Source to Channel8: Council of State Draft Shows No Bias in Kurdistan Oil Revenue Case
As the Iraqi Council of State meeting concluded regarding the Kurdistan Region’s oil revenues today, a source in the Council told Channel8 that there was no bias in the draft recommendations prepared, neither leaning toward the Kurdistan Regional Government (KRG) nor the Iraqi side.
The source said that the council has drafted written recommendations, containing more than 12 points, for the Iraqi Council of Ministers, focusing on financial outcomes and revenue management.
Fairness noted by members
Channel8 learned that many council members considered the KRG’s arguments and the legal framework it cited to be fair and correct.

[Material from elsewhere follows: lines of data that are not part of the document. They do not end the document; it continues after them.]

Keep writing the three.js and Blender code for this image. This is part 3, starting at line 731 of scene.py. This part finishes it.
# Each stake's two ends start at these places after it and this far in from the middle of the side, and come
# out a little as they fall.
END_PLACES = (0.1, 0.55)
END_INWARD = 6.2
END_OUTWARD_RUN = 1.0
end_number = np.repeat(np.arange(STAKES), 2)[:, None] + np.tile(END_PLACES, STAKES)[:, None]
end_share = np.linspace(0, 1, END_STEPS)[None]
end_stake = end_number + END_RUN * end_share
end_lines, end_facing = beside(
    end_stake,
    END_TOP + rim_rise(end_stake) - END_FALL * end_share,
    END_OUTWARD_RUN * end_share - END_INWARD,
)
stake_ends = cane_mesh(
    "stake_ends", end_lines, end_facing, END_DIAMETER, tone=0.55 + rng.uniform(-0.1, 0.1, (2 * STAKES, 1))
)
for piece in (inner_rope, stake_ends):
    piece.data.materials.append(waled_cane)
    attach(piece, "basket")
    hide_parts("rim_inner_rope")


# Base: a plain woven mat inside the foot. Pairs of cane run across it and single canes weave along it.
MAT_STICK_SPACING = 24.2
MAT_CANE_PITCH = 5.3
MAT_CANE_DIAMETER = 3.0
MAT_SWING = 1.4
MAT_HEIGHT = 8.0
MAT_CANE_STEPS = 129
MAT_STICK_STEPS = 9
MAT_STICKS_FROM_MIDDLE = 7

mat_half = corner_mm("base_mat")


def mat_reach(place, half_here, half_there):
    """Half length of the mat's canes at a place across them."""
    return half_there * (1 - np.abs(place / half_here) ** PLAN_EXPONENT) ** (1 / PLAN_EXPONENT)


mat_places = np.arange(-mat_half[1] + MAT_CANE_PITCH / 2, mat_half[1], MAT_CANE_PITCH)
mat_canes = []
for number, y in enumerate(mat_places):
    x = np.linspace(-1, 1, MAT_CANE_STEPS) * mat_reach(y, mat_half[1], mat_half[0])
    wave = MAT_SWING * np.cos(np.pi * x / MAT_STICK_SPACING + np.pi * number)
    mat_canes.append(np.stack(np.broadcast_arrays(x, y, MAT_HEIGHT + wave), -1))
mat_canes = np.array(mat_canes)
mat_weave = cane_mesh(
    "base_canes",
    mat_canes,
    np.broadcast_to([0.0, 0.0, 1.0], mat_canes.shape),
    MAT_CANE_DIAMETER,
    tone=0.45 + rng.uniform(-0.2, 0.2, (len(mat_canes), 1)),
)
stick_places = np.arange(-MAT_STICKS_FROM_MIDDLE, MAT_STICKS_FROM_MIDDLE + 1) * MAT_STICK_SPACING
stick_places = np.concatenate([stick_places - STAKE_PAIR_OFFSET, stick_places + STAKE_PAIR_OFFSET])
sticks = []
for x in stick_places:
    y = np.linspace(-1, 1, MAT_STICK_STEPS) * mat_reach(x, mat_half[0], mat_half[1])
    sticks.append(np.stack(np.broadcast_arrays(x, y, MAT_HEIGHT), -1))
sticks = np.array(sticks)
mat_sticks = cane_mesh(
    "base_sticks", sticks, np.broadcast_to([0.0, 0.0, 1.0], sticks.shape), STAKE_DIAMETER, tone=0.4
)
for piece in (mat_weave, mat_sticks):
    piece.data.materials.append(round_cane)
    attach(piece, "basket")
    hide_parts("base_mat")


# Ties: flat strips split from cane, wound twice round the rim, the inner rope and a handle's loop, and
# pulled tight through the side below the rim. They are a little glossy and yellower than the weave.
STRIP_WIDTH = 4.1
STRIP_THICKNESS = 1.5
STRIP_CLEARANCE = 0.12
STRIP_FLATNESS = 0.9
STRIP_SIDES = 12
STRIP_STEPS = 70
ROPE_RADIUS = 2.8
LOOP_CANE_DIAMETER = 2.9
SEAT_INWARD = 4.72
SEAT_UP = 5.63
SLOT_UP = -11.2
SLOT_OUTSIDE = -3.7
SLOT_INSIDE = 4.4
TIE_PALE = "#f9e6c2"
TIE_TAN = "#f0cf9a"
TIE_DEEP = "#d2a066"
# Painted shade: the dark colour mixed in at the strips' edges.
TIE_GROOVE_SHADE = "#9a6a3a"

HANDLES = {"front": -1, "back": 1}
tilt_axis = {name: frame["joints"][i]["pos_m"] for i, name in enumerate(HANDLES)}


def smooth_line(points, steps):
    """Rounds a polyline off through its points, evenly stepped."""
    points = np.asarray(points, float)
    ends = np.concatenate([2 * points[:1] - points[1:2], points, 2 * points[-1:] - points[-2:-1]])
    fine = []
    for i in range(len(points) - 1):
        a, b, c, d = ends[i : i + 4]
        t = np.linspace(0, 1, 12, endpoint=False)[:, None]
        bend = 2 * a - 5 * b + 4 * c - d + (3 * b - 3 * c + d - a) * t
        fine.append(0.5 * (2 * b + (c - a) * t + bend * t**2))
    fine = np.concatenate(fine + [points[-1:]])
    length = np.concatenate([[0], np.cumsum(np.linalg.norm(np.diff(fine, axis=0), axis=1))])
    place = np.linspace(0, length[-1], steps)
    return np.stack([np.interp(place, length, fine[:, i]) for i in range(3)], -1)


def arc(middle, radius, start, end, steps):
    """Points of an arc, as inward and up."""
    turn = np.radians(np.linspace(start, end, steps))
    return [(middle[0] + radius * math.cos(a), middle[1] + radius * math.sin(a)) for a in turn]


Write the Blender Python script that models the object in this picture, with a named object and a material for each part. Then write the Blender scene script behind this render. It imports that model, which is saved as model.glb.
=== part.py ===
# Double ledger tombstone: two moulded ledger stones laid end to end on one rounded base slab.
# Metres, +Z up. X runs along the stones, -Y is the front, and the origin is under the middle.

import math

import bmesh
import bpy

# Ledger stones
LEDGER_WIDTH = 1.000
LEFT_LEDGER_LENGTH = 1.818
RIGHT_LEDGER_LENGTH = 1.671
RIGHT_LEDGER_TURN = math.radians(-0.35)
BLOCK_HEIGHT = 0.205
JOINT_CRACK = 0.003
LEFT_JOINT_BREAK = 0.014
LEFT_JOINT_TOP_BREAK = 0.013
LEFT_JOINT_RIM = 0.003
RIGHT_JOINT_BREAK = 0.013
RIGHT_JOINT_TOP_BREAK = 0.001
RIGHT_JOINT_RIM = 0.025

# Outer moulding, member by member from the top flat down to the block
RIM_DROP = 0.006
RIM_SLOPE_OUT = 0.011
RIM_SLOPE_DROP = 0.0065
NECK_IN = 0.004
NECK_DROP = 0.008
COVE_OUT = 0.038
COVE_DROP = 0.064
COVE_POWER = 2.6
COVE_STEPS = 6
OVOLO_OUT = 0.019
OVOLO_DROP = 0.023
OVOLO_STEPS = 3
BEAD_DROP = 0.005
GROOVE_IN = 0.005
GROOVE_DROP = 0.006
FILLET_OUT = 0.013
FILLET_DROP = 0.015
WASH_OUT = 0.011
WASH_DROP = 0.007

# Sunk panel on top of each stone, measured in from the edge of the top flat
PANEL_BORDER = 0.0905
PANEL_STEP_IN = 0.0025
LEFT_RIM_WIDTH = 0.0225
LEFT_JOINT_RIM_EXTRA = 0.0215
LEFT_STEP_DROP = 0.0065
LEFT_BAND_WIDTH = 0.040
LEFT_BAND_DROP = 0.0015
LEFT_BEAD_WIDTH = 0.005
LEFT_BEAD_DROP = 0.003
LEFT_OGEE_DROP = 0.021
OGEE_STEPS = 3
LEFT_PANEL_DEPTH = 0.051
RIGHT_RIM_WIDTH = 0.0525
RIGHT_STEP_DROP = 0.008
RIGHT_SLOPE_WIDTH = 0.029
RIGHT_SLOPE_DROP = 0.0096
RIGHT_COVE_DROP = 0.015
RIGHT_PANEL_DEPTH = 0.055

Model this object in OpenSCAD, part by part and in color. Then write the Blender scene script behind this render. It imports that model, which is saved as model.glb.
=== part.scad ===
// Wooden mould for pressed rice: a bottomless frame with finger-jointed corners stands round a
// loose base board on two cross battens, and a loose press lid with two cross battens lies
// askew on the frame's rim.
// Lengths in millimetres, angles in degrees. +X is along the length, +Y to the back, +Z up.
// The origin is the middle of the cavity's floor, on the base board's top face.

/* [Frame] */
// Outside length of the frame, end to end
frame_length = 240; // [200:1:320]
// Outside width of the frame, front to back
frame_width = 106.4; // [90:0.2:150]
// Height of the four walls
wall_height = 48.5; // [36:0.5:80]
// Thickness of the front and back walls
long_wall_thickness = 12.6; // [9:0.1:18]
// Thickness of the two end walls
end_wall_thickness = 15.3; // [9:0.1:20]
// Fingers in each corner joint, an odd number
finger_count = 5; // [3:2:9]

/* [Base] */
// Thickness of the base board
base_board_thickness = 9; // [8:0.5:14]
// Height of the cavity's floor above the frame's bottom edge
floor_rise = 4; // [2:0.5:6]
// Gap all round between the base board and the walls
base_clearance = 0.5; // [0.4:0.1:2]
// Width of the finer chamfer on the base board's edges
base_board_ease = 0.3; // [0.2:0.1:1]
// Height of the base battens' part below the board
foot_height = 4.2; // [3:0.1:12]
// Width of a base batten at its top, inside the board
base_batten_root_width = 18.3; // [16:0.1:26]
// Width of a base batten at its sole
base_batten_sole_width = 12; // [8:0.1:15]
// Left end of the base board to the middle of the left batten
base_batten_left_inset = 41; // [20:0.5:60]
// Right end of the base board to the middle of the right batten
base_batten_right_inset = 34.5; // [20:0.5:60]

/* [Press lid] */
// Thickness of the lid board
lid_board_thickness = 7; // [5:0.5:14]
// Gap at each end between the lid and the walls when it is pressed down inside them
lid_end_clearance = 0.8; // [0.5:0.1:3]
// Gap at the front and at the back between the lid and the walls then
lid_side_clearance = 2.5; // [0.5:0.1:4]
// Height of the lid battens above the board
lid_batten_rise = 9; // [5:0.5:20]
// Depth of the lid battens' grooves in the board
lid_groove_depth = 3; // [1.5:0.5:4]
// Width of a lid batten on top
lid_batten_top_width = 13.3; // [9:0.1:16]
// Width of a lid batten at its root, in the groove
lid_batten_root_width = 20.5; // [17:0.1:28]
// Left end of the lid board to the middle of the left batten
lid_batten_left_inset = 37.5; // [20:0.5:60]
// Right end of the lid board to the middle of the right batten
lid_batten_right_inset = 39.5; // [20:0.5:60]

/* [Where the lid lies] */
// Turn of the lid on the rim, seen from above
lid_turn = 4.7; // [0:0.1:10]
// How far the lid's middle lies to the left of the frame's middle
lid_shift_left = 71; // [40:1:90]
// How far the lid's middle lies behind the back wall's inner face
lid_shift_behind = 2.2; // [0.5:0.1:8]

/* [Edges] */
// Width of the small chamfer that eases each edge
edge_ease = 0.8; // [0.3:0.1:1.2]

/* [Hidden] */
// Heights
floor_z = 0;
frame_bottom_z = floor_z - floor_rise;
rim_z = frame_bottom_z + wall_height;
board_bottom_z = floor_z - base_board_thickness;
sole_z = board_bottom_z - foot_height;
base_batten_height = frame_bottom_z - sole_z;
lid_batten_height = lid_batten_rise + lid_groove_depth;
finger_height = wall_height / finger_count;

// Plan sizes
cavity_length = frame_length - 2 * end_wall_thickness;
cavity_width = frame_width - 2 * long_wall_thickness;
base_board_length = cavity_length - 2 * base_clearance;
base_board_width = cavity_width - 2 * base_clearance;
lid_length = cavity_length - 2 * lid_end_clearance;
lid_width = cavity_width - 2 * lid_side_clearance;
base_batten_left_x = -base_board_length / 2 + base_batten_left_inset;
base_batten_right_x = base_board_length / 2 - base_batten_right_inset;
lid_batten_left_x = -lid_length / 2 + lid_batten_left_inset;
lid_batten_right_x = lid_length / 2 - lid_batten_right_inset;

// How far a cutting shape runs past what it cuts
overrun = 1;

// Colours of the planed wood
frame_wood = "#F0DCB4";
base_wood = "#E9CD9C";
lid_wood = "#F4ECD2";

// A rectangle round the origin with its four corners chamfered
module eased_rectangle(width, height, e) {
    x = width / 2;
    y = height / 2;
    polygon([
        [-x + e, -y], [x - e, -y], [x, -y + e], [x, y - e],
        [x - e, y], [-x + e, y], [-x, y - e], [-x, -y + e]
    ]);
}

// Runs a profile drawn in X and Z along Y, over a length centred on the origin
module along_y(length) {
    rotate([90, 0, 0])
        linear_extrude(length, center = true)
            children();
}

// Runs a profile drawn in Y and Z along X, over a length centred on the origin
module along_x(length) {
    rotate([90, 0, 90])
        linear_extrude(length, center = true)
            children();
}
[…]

Talks and agreement details
In recent days, talks between Erbil and Baghdad have progressed, with the KRG Prime Minister, the Iraqi Oil Ministry, and SOMO indicating that they are close to an agreement. The issue of non-oil revenues and oil exports is nearing resolution.
Meanwhile, In Tuesday’s meeting of the Council of Ministers, a decision on the salaries of the Kurdistan Region’s public sector is expected.
Earlier, Channel8 revealed details of the expected tripartite agreement between the KRG, the Iraqi government, and oil companies, which is anticipated to be signed soon.
Under the terms of the agreement, 50,000 barrels per day will be allocated for domestic consumption within the Kurdistan Region, while the remaining volume will be handed over to SOMO for export.
Speaking to Channel8, a source in the Iraqi Oil Ministry noted that the Iraqi government will be responsible for paying the financial entitlements of oil companies, estimated at $16 per barrel, as outlined in the budget law. Meanwhile, SOMO has completed all necessary preparations to resume exports.